We can even plot the cross validation error as a function of tuning parameter using pred$plot
pred$plot
Decision Boundaries
Let’s visualise the decision boundary with three separate groups. We will be using the make.grid
function defined in the [previous post] (https://theanlim.rbind.io/post/k-nearest-neighbour-classifier-self-written-function/).
xgrid = make.grid(x, n = 150)
ygrid = myknn(x,xgrid, class, k = pred$best_param)
plot(xgrid,col=c("orange","dodgerblue","palegreen3")[as.numeric(ygrid)],pch = 20,cex = .2, main = paste("K = ", pred$best_param))
points(x,col = c("orangered", "navyblue", "green3")[class],pch = 20)
Example 2
Let’s try working on another example. We will start with simulating the data first. This data is simulated such that the overlap between classes is minimal.
Simulate Data
set.seed(1001)
r1 = runif(n/3, -1,1)
r2 = c(runif(n/6,-2,-1), runif(n/6,1,2))
r3 = -r2
rad = seq(1,2*pi, length = n/3)
x1 <- c(r1*cos(rad), r2*cos(rad), r3*cos(rad) )

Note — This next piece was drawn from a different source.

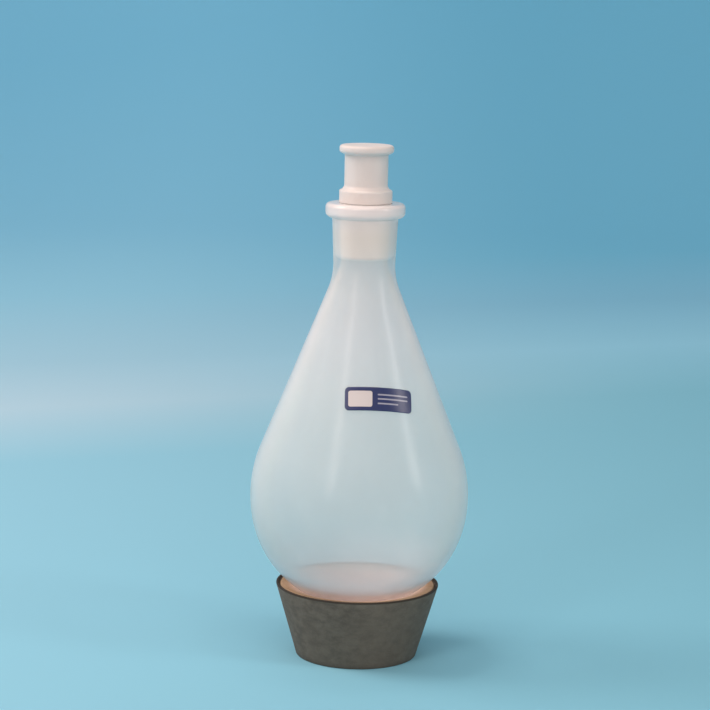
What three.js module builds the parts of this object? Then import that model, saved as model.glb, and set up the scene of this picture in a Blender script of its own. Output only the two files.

x2 <- c(r1*sin(rad), r2*sin(rad), r3*sin(rad))
x = cbind(x1,x2)
class = rep(c(1,2, 3), each=n/3 )
plot(x1, x2 , col = c("orangered", "navyblue", "green3")[class], pch = 20)
The aim in this example in to explore whether KNN classifier is able to distiguish classes that are nested (i.e., the orange dots are surrounded by two different classes)

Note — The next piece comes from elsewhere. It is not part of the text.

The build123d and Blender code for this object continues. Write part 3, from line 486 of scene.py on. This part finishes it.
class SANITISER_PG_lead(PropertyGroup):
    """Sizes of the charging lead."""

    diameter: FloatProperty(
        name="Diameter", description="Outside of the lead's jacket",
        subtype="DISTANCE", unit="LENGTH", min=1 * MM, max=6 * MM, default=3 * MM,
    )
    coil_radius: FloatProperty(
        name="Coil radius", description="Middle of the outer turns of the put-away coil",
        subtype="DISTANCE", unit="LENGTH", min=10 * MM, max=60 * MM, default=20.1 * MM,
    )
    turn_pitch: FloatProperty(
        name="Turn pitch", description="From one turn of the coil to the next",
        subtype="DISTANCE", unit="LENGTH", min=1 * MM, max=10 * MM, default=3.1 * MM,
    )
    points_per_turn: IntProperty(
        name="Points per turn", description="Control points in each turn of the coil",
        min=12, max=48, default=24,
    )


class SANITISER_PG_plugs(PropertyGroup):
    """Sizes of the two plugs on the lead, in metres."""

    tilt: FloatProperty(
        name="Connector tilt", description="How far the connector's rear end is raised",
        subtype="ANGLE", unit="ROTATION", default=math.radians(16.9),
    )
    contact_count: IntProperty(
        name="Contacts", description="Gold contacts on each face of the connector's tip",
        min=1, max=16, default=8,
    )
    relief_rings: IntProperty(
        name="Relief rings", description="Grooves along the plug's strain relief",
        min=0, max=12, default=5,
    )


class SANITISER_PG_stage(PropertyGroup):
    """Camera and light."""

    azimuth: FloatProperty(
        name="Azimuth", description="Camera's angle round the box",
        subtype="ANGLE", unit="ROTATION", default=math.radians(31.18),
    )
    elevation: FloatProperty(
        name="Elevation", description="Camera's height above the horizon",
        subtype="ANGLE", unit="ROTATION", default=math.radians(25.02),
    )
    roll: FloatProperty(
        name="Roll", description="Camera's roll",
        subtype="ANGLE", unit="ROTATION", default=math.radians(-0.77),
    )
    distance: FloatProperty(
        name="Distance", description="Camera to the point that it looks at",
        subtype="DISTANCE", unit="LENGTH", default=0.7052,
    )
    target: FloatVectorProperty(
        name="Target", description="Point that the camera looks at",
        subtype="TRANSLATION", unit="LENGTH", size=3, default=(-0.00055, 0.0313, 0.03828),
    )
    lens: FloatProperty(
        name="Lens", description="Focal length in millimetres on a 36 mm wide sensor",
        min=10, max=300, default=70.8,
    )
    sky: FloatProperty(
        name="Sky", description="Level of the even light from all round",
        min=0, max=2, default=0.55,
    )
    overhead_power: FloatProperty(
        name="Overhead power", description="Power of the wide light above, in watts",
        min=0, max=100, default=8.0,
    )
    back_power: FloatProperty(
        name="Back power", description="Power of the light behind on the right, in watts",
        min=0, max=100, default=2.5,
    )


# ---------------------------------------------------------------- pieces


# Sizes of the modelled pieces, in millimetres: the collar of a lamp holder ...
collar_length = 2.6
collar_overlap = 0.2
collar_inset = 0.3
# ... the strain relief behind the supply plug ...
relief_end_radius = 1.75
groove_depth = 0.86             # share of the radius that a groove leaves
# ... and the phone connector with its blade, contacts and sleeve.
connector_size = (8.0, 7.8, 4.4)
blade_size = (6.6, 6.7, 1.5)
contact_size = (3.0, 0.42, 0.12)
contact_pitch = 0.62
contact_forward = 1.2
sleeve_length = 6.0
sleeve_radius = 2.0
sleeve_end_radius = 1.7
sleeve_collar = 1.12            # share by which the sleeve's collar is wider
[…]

Training and Testing Errors
First, let’s split the dataset into training and testing data.
set.seed(1001)
train = sample.int(n, n/2)
test = -train
x.train = x[train,]
x.test = x[test,]
class.train = class[train]; class.test = class[test]
Cross Validation
Again, let’s use 10 folds in this case and set the tuning parameter values range from 1 to 100.

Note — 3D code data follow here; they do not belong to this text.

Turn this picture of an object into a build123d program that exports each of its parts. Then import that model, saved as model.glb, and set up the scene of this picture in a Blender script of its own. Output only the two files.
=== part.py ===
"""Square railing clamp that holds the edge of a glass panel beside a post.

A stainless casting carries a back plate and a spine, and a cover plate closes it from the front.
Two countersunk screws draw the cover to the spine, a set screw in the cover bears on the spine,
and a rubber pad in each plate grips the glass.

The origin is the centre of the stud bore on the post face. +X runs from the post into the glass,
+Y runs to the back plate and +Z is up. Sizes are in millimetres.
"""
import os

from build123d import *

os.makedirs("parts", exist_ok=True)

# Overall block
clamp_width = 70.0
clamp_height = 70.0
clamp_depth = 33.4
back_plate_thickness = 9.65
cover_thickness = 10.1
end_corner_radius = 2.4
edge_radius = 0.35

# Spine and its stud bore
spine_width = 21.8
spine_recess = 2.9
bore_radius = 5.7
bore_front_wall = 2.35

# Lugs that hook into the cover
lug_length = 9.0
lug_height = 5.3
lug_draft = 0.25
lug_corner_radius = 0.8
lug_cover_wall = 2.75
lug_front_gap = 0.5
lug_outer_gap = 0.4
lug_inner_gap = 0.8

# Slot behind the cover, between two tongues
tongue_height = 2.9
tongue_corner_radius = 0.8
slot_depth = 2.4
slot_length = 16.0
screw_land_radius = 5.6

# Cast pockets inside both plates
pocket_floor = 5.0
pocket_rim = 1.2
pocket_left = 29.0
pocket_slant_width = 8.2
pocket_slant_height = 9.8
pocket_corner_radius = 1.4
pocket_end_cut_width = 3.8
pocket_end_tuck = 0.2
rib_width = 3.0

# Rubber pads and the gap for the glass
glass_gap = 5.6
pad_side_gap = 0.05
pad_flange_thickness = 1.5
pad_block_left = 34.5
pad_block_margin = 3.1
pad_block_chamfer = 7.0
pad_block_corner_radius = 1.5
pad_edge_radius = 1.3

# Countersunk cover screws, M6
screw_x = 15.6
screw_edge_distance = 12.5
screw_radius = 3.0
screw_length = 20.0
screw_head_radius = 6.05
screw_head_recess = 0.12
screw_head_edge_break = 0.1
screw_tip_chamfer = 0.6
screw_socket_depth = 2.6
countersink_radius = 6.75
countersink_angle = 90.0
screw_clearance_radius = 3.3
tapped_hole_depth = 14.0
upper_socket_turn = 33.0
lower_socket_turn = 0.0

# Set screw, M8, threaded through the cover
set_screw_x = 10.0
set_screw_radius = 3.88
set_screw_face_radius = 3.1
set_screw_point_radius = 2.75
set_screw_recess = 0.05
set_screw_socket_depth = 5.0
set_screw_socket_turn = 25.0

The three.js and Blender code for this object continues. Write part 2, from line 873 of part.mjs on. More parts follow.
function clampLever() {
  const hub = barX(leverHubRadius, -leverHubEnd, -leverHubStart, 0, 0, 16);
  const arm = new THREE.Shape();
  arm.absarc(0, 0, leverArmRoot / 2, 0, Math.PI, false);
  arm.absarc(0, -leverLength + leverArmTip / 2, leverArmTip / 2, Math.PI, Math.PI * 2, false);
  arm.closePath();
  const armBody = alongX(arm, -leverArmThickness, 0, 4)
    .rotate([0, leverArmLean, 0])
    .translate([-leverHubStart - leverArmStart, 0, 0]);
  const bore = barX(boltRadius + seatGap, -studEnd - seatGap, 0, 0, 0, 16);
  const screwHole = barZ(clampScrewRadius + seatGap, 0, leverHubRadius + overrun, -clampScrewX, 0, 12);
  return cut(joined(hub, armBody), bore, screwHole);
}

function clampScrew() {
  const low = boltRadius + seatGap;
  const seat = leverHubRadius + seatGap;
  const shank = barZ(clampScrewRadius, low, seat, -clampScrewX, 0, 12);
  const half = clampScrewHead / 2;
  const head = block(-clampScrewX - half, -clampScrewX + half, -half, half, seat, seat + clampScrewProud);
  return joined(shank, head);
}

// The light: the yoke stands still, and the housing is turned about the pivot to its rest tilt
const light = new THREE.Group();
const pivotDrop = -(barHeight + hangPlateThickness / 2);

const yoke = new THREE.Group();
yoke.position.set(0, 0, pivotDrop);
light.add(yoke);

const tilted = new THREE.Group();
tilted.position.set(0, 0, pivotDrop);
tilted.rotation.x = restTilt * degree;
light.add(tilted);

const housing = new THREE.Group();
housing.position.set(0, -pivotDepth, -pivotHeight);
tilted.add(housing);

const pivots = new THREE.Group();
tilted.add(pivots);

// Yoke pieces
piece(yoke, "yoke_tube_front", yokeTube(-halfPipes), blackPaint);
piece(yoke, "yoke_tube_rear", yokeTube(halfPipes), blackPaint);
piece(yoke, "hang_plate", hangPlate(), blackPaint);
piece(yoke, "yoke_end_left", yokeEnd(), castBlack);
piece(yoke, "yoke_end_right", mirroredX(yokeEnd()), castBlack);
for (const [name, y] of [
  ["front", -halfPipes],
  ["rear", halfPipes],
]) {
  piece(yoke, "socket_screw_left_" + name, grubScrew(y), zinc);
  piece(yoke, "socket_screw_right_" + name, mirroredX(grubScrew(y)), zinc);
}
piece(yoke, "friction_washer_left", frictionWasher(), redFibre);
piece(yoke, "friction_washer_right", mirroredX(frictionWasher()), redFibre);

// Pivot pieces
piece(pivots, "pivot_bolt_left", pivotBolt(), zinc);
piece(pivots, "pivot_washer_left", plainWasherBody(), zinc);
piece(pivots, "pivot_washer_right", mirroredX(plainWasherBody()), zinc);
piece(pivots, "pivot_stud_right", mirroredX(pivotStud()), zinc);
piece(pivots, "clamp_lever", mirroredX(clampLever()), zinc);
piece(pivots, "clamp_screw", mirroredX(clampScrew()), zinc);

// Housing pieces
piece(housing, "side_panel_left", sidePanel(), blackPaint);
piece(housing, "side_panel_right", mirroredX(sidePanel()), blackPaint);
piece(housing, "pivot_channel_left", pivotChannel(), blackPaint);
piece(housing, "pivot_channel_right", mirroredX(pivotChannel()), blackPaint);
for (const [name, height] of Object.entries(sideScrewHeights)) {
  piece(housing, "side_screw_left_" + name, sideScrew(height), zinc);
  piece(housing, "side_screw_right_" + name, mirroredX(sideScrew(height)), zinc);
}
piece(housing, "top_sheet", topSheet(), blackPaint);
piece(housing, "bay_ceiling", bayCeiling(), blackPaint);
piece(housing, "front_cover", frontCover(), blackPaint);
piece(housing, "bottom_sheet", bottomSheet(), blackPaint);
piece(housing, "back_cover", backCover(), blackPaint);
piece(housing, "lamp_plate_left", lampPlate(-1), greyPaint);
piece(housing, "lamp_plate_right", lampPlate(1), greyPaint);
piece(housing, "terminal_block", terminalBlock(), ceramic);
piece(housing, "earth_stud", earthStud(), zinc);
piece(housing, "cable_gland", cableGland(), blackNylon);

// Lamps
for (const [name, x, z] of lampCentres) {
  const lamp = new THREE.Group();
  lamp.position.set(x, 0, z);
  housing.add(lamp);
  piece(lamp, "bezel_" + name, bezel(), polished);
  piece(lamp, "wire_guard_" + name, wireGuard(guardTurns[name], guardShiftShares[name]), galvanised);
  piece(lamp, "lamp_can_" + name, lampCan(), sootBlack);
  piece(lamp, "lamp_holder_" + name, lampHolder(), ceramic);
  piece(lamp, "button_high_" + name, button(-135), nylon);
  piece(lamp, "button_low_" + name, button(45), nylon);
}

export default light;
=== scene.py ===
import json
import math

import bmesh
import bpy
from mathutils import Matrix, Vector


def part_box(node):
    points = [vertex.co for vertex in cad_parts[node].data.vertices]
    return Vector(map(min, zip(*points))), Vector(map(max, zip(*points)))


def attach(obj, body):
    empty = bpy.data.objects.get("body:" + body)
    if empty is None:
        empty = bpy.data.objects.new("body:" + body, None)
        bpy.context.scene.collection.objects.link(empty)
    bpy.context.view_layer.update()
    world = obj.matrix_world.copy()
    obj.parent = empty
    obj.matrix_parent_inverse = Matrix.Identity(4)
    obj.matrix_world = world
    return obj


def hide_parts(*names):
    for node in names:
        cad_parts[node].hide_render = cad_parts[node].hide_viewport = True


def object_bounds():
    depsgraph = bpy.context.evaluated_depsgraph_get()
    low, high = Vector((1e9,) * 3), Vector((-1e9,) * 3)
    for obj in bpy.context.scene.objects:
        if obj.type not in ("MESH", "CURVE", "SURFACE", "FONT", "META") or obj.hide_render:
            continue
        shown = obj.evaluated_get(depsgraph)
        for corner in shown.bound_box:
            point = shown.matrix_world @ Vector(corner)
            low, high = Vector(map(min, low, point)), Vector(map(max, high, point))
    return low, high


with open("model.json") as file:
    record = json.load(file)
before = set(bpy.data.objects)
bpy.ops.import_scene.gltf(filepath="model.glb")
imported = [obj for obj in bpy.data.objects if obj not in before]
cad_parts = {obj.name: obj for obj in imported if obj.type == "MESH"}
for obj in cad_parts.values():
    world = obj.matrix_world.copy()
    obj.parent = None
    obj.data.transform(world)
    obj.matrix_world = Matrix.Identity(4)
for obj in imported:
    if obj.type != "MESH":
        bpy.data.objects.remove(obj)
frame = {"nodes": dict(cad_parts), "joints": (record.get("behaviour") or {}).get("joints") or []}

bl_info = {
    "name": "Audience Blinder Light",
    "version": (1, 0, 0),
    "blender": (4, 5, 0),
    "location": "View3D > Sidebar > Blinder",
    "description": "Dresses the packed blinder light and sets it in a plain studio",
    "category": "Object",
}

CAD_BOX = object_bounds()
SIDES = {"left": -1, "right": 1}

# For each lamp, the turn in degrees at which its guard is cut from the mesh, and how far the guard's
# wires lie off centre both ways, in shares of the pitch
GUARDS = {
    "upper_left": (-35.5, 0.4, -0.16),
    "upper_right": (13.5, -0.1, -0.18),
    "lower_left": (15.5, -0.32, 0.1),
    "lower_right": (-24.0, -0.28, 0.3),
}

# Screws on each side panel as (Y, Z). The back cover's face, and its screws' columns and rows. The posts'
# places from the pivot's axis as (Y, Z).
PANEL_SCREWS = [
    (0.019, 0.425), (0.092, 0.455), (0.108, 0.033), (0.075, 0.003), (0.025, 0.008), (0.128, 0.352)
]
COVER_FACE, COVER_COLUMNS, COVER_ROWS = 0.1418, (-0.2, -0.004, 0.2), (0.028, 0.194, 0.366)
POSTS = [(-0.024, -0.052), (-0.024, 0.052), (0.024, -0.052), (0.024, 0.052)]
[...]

pred = classpred.cv(x.train, as.factor(class.train), x.test, class.test,
myknn, parameter = 1:100, fold = 10, seed = 1001)
## The best parameter is 5 with cross-validated error of 0.04333333 .
## The training error using parameter = 5 is 0.03 .
## The testing error using parameter = 5 is 0.04 .
Plot the cross validation error as a function of tuning parameter using pred$plot
pred$plot
The plot shows that a lower value of \(K\) performs better as it has a lower cross validation error. This makes sense because, by definition, increasing the number of \(k\) expands its neighbourhood in a circular way and that is only helpful to the orange points on the plot, but not the others. The other two groups form curvature shapes on the X1 - X2 dimension.
In addition, a small \(k\) is all we need because the classes are highly separable. We see a lower test error in this example compared to Example 1 because the classes are separated pretty cleanly.
Decision Boundaries
How would the decision boundaries look like?
xgrid = make.grid(x, n = 150)
ygrid = myknn(x,xgrid, class, k = pred$best_param)
plot(xgrid,col=c("orange","dodgerblue","palegreen3")[as.numeric(ygrid)],pch = 20,cex = .2, main = paste("K = ", pred$best_param))
points(x,col = c("orangered", "navyblue", "green3")[class],pch = 20)
It seems like the decision boundaries are flexible enough to classify correctly.
Next Steps
We have finally created KNN classifier and a cross-validated function for classifiers. One can explore and create other classifiers in addition to KNN classifier. Besides, the KNN classfier is also applicable in higher dimensions space. How would the visualization of 3D decision boundaries would look like?